Now, another way you can leverage your newly acquired financial IQ is through better time management. You’re probably familiar with the phrase time is money, right? It turns out, this isn’t mere slang that you use to ridicule lateness; it’s an actual fact. There’s a strong correlation between how you spend your time and how much money you make every day. Wealthy people acknowledge the incredible financial value that’s hidden in the 24 hours they get in a day; hence they aim to maximize it exponentially. How do they do this?

The thing is, high net worth individuals embrace the idea of buying other people’s time through outsourcing. By paying people to perform mundane tasks that hardly generate any income, rich people can free-up their schedules to accommodate big, million-dollar jobs. The gist is, it’s pointless spending time on tasks that bring in zero or negligible income when you can outsource them at a small fee and ensure these tasks still get done while focusing on the big ticket items that will lead you to greater levels of wealth!
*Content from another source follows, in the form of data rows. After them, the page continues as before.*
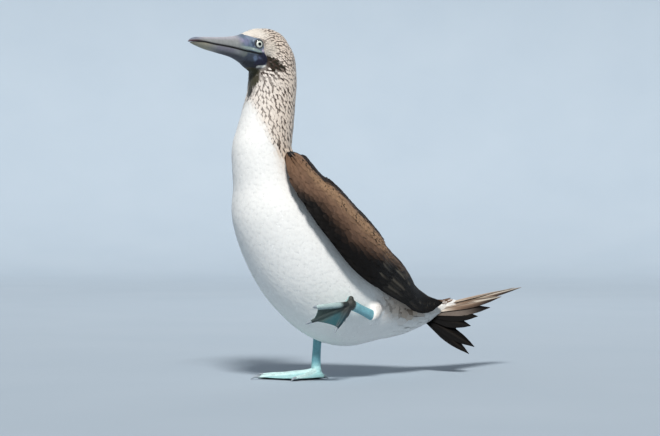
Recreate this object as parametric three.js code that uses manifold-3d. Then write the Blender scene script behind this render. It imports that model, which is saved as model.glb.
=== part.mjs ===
// A blue-footed booby, life size, standing on its right foot and lifting the left one to show the web.
// Millimetres, +Z up. The bird faces -Y and its left side is +X.
// The origin is on the floor, in the middle of the standing foot's heel pad.
import * as THREE from "three";
import { mergeVertices } from "three/addons/utils/BufferGeometryUtils.js";
import Module from "manifold-3d";

const wasm = await Module();
wasm.setup();

// Driving sizes
const GAP = 0.3;
const MIDLINE = 12; // the body's middle plane, to the left of the standing foot
const WIDE = 0.93; // half width of the body over its girth radius
const DEEP = 1.03; // half depth of the body over its girth radius

// The body's line from inside the head to the tail's root: place in the middle plane and girth radius.
const SPINE = [
  { y: -103, z: 452, r: 12 },
  { y: -89, z: 444, r: 26 },
  { y: -79.5, z: 427, r: 31.5 },
  { y: -78.5, z: 411, r: 33 },
  { y: -79, z: 394, r: 33.7 },
  { y: -81.5, z: 374, r: 34.6 },
  { y: -87, z: 347, r: 37.4 },
  { y: -93, z: 321, r: 40 },
  { y: -95.5, z: 303, r: 42.5 },
  { y: -85.5, z: 268.5, r: 50.5 },
  { y: -72, z: 233, r: 65.2 },
  { y: -46, z: 196, r: 75.4 },
  { y: -11.5, z: 155, r: 79.6 },
  { y: 31.5, z: 119.5, r: 76.4 },
  { y: 81, z: 100, r: 59.4 },
  { y: 126, z: 85, r: 32.5 },
  { y: 170, z: 86, r: 18.3 },
  { y: 212, z: 93, r: 8 },
];
const HEAD_END = 3.7; // stations along the spine where the nodes meet
const NECK_END = 7.6;
const TORSO_END = 16;
const TAIL_ROOT_END = 16.8;
const AROUND_BODY = 24;

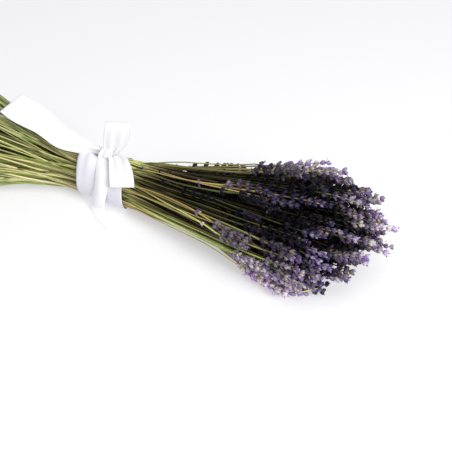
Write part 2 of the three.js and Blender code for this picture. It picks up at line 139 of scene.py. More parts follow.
def outline_at(x):
    """The middle (y, z) and the half width and half height of the bunch at x."""
    run = np.maximum(0, np.abs(x) - TIE_HALF_LENGTH)
    tie = TIE_HEIGHT + taper_at(x)
    spring = SPRING_HEIGHT * (1 - np.exp(-run / SPRING_RUN))
    cut_side = x < 0
    cut_height = np.hypot(2 * tie, STEM_HEIGHT_SLOPE * run) / 2
    half_height = np.where(cut_side, cut_height, tie + spring + FLOWER_HEIGHT_SLOPE * run)
    cut_width = np.hypot(tie, STEM_WIDTH_SLOPE * run)
    half_width = np.where(cut_side, cut_width, tie + FLOWER_WIDTH_SLOPE * run)
    cut_y = -BEND * (np.hypot(run, BEND_RUN) - BEND_RUN)
    centre_y = np.where(cut_side, cut_y, FLOWER_DRIFT * run)
    return centre_y, half_height, half_width, half_height


def spread_at(bundle, x):
    """How far a bundle's stems lie from its axis at x."""
    run = max(0, abs(x) - TIE_HALF_LENGTH)
    if x < 0:
        return TIE_SPREAD + TAIL_SPREAD_SLOPE * run
    head_spread = bundle["size"] * HEAD_SPREAD
    if x > bundle["start"]:
        return head_spread + HEAD_SPREAD_SLOPE * (x - bundle["start"])
    return TIE_SPREAD + ((head_spread - TIE_SPREAD) * run) / (bundle["start"] - TIE_HALF_LENGTH)


def stem_radius_at(x):
    fade = min(1, max(0, (abs(x) - TIE_HALF_LENGTH) / PRESSED_TAPER))
    return lerp(PRESSED_STEM_RADIUS, STEM_RADIUS, fade)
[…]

Now, what if you’re interested in real estate, how does your financial IQ come into play? Well, if you’ve spotted a sizzling real estate property, but you have no money to buy it, don’t despair. See, one thing you have to learn about becoming wealthy is that you have to give up making excuses. Unless you start seeing opportunities where others see dead-ends, you will remain broke forever. In this case, for instance, a financially literate person will seek low-mortgage rates to buy the high-value property. If you have past experience in selling houses for profitable returns, you’re even better placed. This is because there are lenders that lower interest rates to match your level of experience in flipping houses. The more experienced you are, the lower the interest rates that you can gain access to.

You can also approach private lenders willing to shell-out their saved money for profits. This is a better option since private lenders tend to be more open to negotiations. As long as you have your numbers straight and have confidence in yourself to negotiate some good financing rates, this easily becomes a situation where your financial IQ will come in handy.

Financial IQ: The How

So at this point, I’ve definitely sold you on why it’s imperative that you continuously raise your financial IQ. Having a high financial IQ is like having a cheat code to making and managing money. But unfortunately, not everyone has the financial IQ right now to strike it rich so how can you raise it from where you stand now?

If you ask me, there are three primary ways to increase your financial IQ with the first being through self-education. Luckily, these days we have access to all the information we could ever need to gain the financial education that will take us from our current financial state to one of abundance. Platforms like YouTube, blogs and podcasts can be a great starting point for anyone’s quest for more financial IQ.

Second, there’s mentorship. They say that having one good mentor is like reading 1000 books so if you can, find a mentor that has walked the path you walk to go down to ensure your journey to financial success is as linear as possible!

Finally, there is always learning through trial and error and sometimes you need to learn from your mistakes. This could mean investing and learning from your losses or starting a business and seeing success beyond what you would have ever imagined. You’ll never know until you try!

Therefore, if you want to change your financial position for the better, look no further than upping your financial IQ. If it can work for me, it can work for you!